## TASK TO COMPLETE
Write out the whole listing word for word.

## COLLECTED DATA
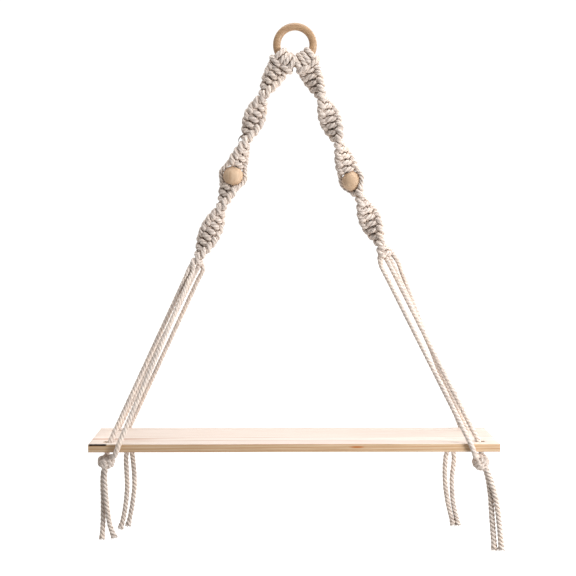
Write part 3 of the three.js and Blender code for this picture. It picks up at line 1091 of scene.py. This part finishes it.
# Shelf board
# One planed pine board, 500 by 140 by 10 mm, left bare, with softened edges. A hole is drilled near
# each corner for a strand. A small knot shows on the front edge, right of the middle.
bpy.ops.object.select_all(action="DESELECT")
bpy.ops.mesh.primitive_cube_add(
    size=1,
    location=(board["centre_x"] * mm, 0, (board["top_z"] - board["thickness"] / 2) * mm),
    scale=(board["length"] * mm, board["depth"] * mm, board["thickness"] * mm),
)
shelf = bpy.context.object
shelf.name = "pine_board"
settle(shelf)
for x_way in (-1, 1):
    for y_way in (-1, 1):
        bpy.ops.object.select_all(action="DESELECT")
        bpy.ops.mesh.primitive_cylinder_add(
            vertices=64,
            radius=hole["radius"] * mm,
            depth=3 * board["thickness"] * mm,
            location=(
                (board["centre_x"] + x_way * hole["from_middle"]) * mm,
                y_way * hole["from_centreline"] * mm,
                board["top_z"] * mm,
            ),
        )
        drill = bpy.context.object
        settle(drill)
        bpy.ops.object.select_all(action="DESELECT")
        bpy.context.view_layer.objects.active = shelf
        drilled = shelf.modifiers.new("drilled", "BOOLEAN")
        drilled.operation = "DIFFERENCE"
        drilled.solver = "EXACT"
        drilled.object = drill
        bpy.ops.object.modifier_apply(modifier=drilled.name)
        bpy.data.objects.remove(drill)
round_edges(shelf, "softened_edges", sharper_than=40)
shelf.select_set(True)
bpy.ops.object.shade_smooth_by_angle(angle=math.radians(30))

# Pine: growth rings about 3 mm apart round a heart that lies below the board and dips a little
# along it, so they show as long lines and arcs. The late wood is a darker tan.
pine, tree, shader = new_material("bare_planed_pine")
place = add(tree, "ShaderNodeTexCoord").outputs["Object"]
heart = add(
    tree,
    "ShaderNodeMapping",
    links={"Vector": place},
    inputs={
        "Location": (0.0, 0.03, 0.575),
        "Rotation": (0.0, math.radians(2.2), math.radians(1.5)),
        "Scale": (0.12, 1, 1),
    },
)
rings = add(
    tree,
    "ShaderNodeTexWave",
    wave_type="RINGS",
    rings_direction="X",
    links={"Vector": heart.outputs["Vector"]},
    inputs={
        "Scale": 105.0,
        "Distortion": 3.0,
        "Detail": 3.0,
        "Detail Scale": 0.35,
        "Detail Roughness": 0.55,
    },
)
ring_colour = ramp(
    tree,
    rings.outputs["Fac"],
    (0.0, "#ece5e1"),
    (0.6, "#eae1db"),
    (0.9, "#e1cdc2"),
    (1.0, "#d5baad"),
)
fibre_place = stretched(tree, place, (14, 1100, 1100))
fibres = noise(tree, fibre_place, 1.0, Detail=4.0, Roughness=0.6)
fibre_tint = ramp(tree, fibres, (0.3, "#e2d5c6"), (0.55, "#fbf7f2"), (0.75, "#ffffff"))
colour = multiplied(tree, ring_colour, fibre_tint)
# The sawn edges are a deeper tan than the planed top and underside, partly the wood's own tone and
# partly painted shade on sides that face away from the lamp above.
height = add(tree, "ShaderNodeSeparateXYZ", links={"Vector": place}).outputs["Z"]
middle_z = (board["top_z"] - board["thickness"] / 2) * mm
from_middle = calculated(tree, "ABSOLUTE", calculated(tree, "SUBTRACT", height, middle_z))
face_share = calculated(tree, "MULTIPLY", from_middle, 2 / (board["thickness"] * mm))
edge_tan_and_shade = ramp(tree, face_share, (0.9, "#e3cfb1"), (0.97, "#ffffff"))
colour = multiplied(tree, colour, edge_tan_and_shade)


def within(tree, place, centre, half_sizes):
    """A place counted from a centre in shares of half sizes, so that 1 is the spot's edge."""
    return add(
        tree,
        "ShaderNodeMapping",
        vector_type="TEXTURE",
        links={"Vector": place},
        inputs={"Location": centre, "Scale": half_sizes},
    ).outputs["Vector"]


# The knot is a branch about 28 mm long and 5 mm high in the front edge, 75 mm right of the middle.
knot_place = within(tree, place, (0.0746, -0.070, -0.5102), (0.017, 0.024, 0.0031))
from_knot = add(
    tree,
    "ShaderNodeVectorMath",
    operation="LENGTH",
    links={0: knot_place},
).outputs["Value"]
ragged = noise(tree, fibre_place, 0.4, Detail=3.0)
knot_edge = calculated(tree, "ADD", from_knot, ragged)
knot_mask = ramp(tree, knot_edge, (0.75, "#ffffff"), (1.0, "#909090"), (1.35, "#000000"))
colour = painted(tree, colour, knot_mask, "#b06a35")
# A near black line, 23 mm long, is painted along the left end of the top front edge.
dark_line_place = within(tree, place, (-0.2401, -0.0700, -0.5070), (0.0115, 0.0016, 0.0015))
dark_line_reach = add(
    tree,
    "ShaderNodeVectorMath",
    operation="ABSOLUTE",
    links={0: dark_line_place},
).outputs["Vector"]
dark_line_axes = add(tree, "ShaderNodeSeparateXYZ", links={"Vector": dark_line_reach}).outputs
dark_line_section = calculated(tree, "MAXIMUM", dark_line_axes["Y"], dark_line_axes["Z"])
dark_line_edge = calculated(tree, "MAXIMUM", dark_line_section, dark_line_axes["X"])
dark_line_mask = ramp(tree, dark_line_edge, (0.85, "#ffffff"), (1.0, "#000000"))
colour = painted(tree, colour, dark_line_mask, "#1d1713")
tree.links.new(colour, shader.inputs["Base Color"])
tree.links.new(bumped(tree, fibres, 0.2, 0.0003), shader.inputs["Normal"])
shader.inputs["Roughness"].default_value = 0.6
shader.inputs["Specular IOR Level"].default_value = 0.2
shelf.data.materials.clear()
shelf.data.materials.append(pine)
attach(shelf, "root")
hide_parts("shelf_board")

## RESULT
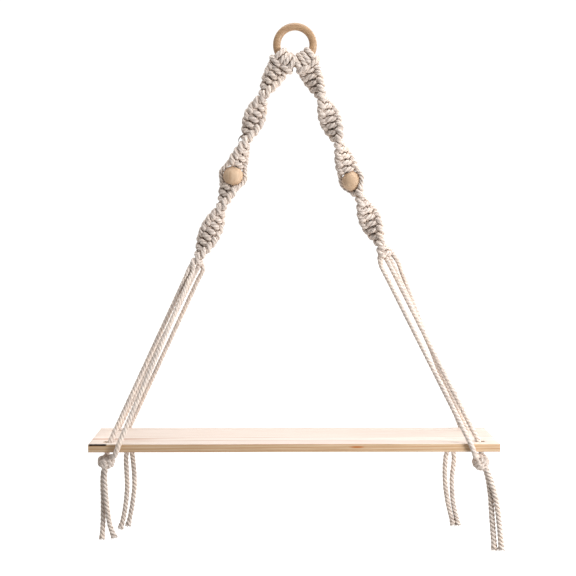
Write part 3 of the three.js and Blender code for this picture. It picks up at line 1091 of scene.py. This part finishes it.
# Shelf board
# One planed pine board, 500 by 140 by 10 mm, left bare, with softened edges. A hole is drilled near
# each corner for a strand. A small knot shows on the front edge, right of the middle.
bpy.ops.object.select_all(action="DESELECT")
bpy.ops.mesh.primitive_cube_add(
    size=1,
    location=(board["centre_x"] * mm, 0, (board["top_z"] - board["thickness"] / 2) * mm),
    scale=(board["length"] * mm, board["depth"] * mm, board["thickness"] * mm),
)
shelf = bpy.context.object
shelf.name = "pine_board"
settle(shelf)
for x_way in (-1, 1):
    for y_way in (-1, 1):
        bpy.ops.object.select_all(action="DESELECT")
        bpy.ops.mesh.primitive_cylinder_add(
            vertices=64,
            radius=hole["radius"] * mm,
            depth=3 * board["thickness"] * mm,
            location=(
                (board["centre_x"] + x_way * hole["from_middle"]) * mm,
                y_way * hole["from_centreline"] * mm,
                board["top_z"] * mm,
            ),
        )
        drill = bpy.context.object
        settle(drill)
        bpy.ops.object.select_all(action="DESELECT")
        bpy.context.view_layer.objects.active = shelf
        drilled = shelf.modifiers.new("drilled", "BOOLEAN")
        drilled.operation = "DIFFERENCE"
        drilled.solver = "EXACT"
        drilled.object = drill
        bpy.ops.object.modifier_apply(modifier=drilled.name)
        bpy.data.objects.remove(drill)
round_edges(shelf, "softened_edges", sharper_than=40)
shelf.select_set(True)
bpy.ops.object.shade_smooth_by_angle(angle=math.radians(30))

# Pine: growth rings about 3 mm apart round a heart that lies below the board and dips a little
# along it, so they show as long lines and arcs. The late wood is a darker tan.
pine, tree, shader = new_material("bare_planed_pine")
place = add(tree, "ShaderNodeTexCoord").outputs["Object"]
heart = add(
    tree,
    "ShaderNodeMapping",
    links={"Vector": place},
    inputs={
        "Location": (0.0, 0.03, 0.575),
        "Rotation": (0.0, math.radians(2.2), math.radians(1.5)),
        "Scale": (0.12, 1, 1),
    },
)
rings = add(
    tree,
    "ShaderNodeTexWave",
    wave_type="RINGS",
    rings_direction="X",
    links={"Vector": heart.outputs["Vector"]},
    inputs={
        "Scale": 105.0,
        "Distortion": 3.0,
        "Detail": 3.0,
        "Detail Scale": 0.35,
        "Detail Roughness": 0.55,
    },
)
ring_colour = ramp(
    tree,
    rings.outputs["Fac"],
    (0.0, "#ece5e1"),
    (0.6, "#eae1db"),
    (0.9, "#e1cdc2"),
    (1.0, "#d5baad"),
)
fibre_place = stretched(tree, place, (14, 1100, 1100))
fibres = noise(tree, fibre_place, 1.0, Detail=4.0, Roughness=0.6)
fibre_tint = ramp(tree, fibres, (0.3, "#e2d5c6"), (0.55, "#fbf7f2"), (0.75, "#ffffff"))
colour = multiplied(tree, ring_colour, fibre_tint)
# The sawn edges are a deeper tan than the planed top and underside, partly the wood's own tone and
# partly painted shade on sides that face away from the lamp above.
height = add(tree, "ShaderNodeSeparateXYZ", links={"Vector": place}).outputs["Z"]
middle_z = (board["top_z"] - board["thickness"] / 2) * mm
from_middle = calculated(tree, "ABSOLUTE", calculated(tree, "SUBTRACT", height, middle_z))
face_share = calculated(tree, "MULTIPLY", from_middle, 2 / (board["thickness"] * mm))
edge_tan_and_shade = ramp(tree, face_share, (0.9, "#e3cfb1"), (0.97, "#ffffff"))
colour = multiplied(tree, colour, edge_tan_and_shade)


def within(tree, place, centre, half_sizes):
    """A place counted from a centre in shares of half sizes, so that 1 is the spot's edge."""
    return add(
        tree,
        "ShaderNodeMapping",
        vector_type="TEXTURE",
        links={"Vector": place},
        inputs={"Location": centre, "Scale": half_sizes},
    ).outputs["Vector"]


# The knot is a branch about 28 mm long and 5 mm high in the front edge, 75 mm right of the middle.
knot_place = within(tree, place, (0.0746, -0.070, -0.5102), (0.017, 0.024, 0.0031))
from_knot = add(
    tree,
    "ShaderNodeVectorMath",
    operation="LENGTH",
    links={0: knot_place},
).outputs["Value"]
ragged = noise(tree, fibre_place, 0.4, Detail=3.0)
knot_edge = calculated(tree, "ADD", from_knot, ragged)
knot_mask = ramp(tree, knot_edge, (0.75, "#ffffff"), (1.0, "#909090"), (1.35, "#000000"))
colour = painted(tree, colour, knot_mask, "#b06a35")
# A near black line, 23 mm long, is painted along the left end of the top front edge.
dark_line_place = within(tree, place, (-0.2401, -0.0700, -0.5070), (0.0115, 0.0016, 0.0015))
dark_line_reach = add(
    tree,
    "ShaderNodeVectorMath",
    operation="ABSOLUTE",
    links={0: dark_line_place},
).outputs["Vector"]
dark_line_axes = add(tree, "ShaderNodeSeparateXYZ", links={"Vector": dark_line_reach}).outputs
dark_line_section = calculated(tree, "MAXIMUM", dark_line_axes["Y"], dark_line_axes["Z"])
dark_line_edge = calculated(tree, "MAXIMUM", dark_line_section, dark_line_axes["X"])
dark_line_mask = ramp(tree, dark_line_edge, (0.85, "#ffffff"), (1.0, "#000000"))
colour = painted(tree, colour, dark_line_mask, "#1d1713")
tree.links.new(colour, shader.inputs["Base Color"])
tree.links.new(bumped(tree, fibres, 0.2, 0.0003), shader.inputs["Normal"])
shader.inputs["Roughness"].default_value = 0.6
shader.inputs["Specular IOR Level"].default_value = 0.2
shelf.data.materials.clear()
shelf.data.materials.append(pine)
attach(shelf, "root")
hide_parts("shelf_board")